- Goal of the exercise -
Repeat the line that contains "left_rail();", the line that contains "bpy.context.scene.collection.objects.link(empty)", and all lines between them, exactly and with no other lines.

* * *

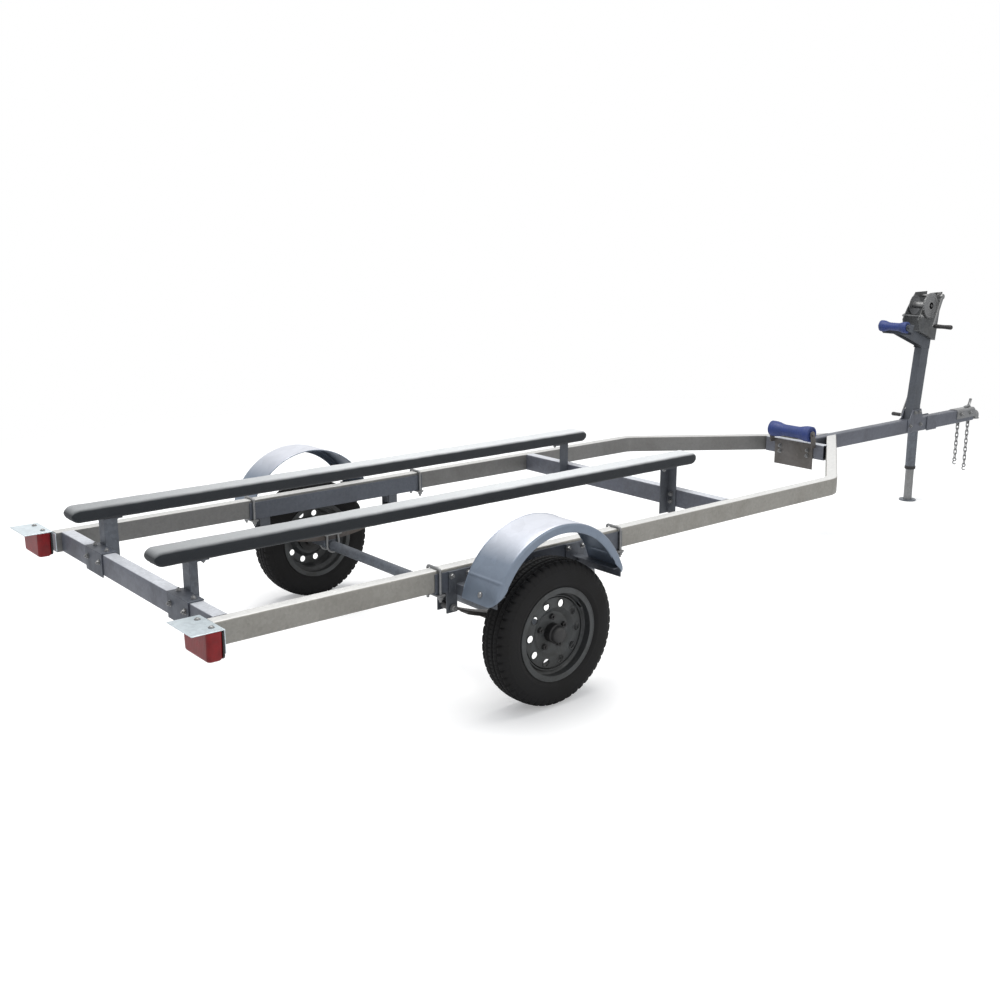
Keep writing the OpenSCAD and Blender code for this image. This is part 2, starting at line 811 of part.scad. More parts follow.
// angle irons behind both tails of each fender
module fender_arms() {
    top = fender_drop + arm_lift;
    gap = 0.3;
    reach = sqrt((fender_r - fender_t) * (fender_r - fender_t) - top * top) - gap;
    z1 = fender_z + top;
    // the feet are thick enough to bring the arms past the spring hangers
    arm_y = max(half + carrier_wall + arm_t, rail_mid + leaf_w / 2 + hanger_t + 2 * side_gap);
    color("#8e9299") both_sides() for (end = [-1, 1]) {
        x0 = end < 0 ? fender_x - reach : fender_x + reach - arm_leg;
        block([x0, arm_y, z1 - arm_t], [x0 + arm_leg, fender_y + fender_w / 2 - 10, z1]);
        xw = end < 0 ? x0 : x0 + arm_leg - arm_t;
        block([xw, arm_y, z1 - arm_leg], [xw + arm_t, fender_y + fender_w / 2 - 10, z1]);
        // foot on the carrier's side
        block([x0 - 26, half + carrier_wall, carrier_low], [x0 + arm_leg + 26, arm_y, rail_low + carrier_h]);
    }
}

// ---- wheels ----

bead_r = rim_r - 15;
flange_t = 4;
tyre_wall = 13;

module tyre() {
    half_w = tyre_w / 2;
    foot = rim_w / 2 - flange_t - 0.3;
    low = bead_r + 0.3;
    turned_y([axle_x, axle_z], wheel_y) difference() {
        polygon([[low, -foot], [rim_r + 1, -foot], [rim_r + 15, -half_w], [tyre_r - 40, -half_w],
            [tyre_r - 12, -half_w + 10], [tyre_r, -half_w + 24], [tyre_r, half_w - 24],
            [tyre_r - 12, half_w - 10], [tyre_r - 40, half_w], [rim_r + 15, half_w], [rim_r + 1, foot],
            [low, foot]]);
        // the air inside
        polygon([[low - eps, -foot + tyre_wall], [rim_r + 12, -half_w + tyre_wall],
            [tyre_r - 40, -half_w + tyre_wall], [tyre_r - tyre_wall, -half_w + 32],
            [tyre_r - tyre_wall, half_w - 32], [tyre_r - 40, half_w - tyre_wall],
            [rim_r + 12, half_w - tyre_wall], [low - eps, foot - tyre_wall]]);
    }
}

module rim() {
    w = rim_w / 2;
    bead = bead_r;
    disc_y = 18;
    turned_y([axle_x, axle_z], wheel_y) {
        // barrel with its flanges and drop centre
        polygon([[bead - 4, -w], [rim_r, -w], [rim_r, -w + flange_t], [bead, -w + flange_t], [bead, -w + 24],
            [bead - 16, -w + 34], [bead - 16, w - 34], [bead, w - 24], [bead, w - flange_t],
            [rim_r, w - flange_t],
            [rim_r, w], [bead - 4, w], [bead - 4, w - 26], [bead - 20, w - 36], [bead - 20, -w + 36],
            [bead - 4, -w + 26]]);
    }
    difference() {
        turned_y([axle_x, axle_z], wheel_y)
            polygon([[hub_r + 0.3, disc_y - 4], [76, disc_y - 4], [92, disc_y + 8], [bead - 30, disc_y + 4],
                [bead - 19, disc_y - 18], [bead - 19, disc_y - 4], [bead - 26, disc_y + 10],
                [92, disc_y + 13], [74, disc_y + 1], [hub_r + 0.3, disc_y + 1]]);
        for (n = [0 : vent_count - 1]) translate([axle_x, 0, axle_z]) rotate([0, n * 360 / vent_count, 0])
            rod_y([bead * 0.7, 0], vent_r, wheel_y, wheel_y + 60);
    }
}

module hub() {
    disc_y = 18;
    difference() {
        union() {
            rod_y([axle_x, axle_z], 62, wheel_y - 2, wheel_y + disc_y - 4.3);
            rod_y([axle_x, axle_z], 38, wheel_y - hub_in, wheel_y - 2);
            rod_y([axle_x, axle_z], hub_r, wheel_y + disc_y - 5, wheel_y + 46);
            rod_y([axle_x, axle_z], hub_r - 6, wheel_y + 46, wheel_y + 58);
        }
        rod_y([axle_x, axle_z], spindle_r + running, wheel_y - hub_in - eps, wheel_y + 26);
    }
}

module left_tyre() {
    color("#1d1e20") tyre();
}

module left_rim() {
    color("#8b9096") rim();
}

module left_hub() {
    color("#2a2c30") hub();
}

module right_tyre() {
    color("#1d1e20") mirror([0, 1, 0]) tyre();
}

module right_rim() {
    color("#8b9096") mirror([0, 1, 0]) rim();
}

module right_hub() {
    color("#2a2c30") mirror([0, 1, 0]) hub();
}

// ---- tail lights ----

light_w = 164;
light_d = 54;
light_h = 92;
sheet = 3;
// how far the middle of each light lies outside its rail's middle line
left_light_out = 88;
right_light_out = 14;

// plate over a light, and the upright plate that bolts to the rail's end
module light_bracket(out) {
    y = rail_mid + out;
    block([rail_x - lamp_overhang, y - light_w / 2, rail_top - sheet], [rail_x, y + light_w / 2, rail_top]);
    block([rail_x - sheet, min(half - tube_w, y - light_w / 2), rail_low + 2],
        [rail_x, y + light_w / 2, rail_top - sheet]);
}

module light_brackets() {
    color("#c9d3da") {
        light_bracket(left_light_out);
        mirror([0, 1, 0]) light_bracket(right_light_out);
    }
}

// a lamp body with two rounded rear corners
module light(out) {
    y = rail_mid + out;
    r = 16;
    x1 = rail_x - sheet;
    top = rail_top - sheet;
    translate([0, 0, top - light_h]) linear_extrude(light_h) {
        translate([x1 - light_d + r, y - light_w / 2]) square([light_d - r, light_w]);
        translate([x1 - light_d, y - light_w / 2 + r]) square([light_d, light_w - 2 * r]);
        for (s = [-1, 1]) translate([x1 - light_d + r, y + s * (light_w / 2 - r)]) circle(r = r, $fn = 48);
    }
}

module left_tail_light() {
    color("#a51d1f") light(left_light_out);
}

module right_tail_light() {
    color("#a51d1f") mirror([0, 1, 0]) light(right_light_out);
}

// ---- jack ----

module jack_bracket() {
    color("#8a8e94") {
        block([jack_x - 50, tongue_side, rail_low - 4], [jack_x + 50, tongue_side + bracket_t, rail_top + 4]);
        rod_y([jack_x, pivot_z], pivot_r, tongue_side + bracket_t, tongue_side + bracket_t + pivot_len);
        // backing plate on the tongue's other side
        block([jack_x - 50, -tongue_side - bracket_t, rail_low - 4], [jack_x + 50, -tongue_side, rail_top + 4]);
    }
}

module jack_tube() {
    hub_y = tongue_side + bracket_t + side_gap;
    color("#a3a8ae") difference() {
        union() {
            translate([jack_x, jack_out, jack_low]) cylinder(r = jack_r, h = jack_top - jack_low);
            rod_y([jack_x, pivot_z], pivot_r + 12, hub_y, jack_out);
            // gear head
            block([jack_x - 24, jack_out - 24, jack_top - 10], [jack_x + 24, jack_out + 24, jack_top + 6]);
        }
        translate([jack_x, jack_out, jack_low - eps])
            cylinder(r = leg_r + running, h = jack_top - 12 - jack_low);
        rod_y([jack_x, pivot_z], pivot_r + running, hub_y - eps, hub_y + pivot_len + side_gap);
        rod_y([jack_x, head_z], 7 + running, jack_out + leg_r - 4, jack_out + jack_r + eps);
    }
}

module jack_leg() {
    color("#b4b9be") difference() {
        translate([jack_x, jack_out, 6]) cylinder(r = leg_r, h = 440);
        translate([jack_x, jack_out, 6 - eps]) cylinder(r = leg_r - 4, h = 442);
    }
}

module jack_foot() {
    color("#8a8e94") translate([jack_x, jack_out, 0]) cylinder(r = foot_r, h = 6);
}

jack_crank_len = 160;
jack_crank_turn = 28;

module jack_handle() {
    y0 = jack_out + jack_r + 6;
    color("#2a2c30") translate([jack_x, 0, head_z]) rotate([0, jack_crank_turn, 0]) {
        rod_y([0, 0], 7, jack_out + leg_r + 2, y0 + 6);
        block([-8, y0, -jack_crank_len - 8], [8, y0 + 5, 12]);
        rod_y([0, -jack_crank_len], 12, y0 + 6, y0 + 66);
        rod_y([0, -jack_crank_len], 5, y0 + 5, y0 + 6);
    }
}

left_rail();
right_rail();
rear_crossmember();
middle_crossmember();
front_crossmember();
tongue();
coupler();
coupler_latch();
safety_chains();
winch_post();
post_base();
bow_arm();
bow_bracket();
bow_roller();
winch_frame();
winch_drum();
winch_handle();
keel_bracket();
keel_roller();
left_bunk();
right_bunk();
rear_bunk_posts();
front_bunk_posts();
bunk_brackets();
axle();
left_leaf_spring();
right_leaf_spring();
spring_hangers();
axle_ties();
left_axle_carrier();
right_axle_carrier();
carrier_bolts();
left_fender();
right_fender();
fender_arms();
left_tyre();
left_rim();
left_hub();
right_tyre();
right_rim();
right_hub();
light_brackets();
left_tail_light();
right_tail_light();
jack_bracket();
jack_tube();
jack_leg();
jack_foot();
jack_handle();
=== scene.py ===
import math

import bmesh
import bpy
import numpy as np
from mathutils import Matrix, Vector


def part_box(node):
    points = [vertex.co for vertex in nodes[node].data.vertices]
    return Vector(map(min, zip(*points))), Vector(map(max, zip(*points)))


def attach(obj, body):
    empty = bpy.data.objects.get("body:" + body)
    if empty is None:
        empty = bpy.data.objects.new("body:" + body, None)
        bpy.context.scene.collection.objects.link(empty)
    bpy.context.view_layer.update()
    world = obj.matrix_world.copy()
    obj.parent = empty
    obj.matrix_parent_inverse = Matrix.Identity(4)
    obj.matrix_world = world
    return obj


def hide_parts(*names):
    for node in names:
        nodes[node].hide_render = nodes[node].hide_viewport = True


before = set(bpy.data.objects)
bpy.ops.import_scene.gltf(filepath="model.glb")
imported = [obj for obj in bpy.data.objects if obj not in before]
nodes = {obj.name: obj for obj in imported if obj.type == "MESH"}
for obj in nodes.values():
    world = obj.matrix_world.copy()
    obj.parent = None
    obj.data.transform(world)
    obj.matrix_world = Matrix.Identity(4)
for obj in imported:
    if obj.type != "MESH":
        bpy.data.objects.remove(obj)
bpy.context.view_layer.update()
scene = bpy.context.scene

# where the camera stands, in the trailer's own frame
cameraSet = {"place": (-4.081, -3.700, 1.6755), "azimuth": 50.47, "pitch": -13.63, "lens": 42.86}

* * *

- Output below -
left_rail();
right_rail();
rear_crossmember();
middle_crossmember();
front_crossmember();
tongue();
coupler();
coupler_latch();
safety_chains();
winch_post();
post_base();
bow_arm();
bow_bracket();
bow_roller();
winch_frame();
winch_drum();
winch_handle();
keel_bracket();
keel_roller();
left_bunk();
right_bunk();
rear_bunk_posts();
front_bunk_posts();
bunk_brackets();
axle();
left_leaf_spring();
right_leaf_spring();
spring_hangers();
axle_ties();
left_axle_carrier();
right_axle_carrier();
carrier_bolts();
left_fender();
right_fender();
fender_arms();
left_tyre();
left_rim();
left_hub();
right_tyre();
right_rim();
right_hub();
light_brackets();
left_tail_light();
right_tail_light();
jack_bracket();
jack_tube();
jack_leg();
jack_foot();
jack_handle();
=== scene.py ===
import math

import bmesh
import bpy
import numpy as np
from mathutils import Matrix, Vector


def part_box(node):
    points = [vertex.co for vertex in nodes[node].data.vertices]
    return Vector(map(min, zip(*points))), Vector(map(max, zip(*points)))


def attach(obj, body):
    empty = bpy.data.objects.get("body:" + body)
    if empty is None:
        empty = bpy.data.objects.new("body:" + body, None)
        bpy.context.scene.collection.objects.link(empty)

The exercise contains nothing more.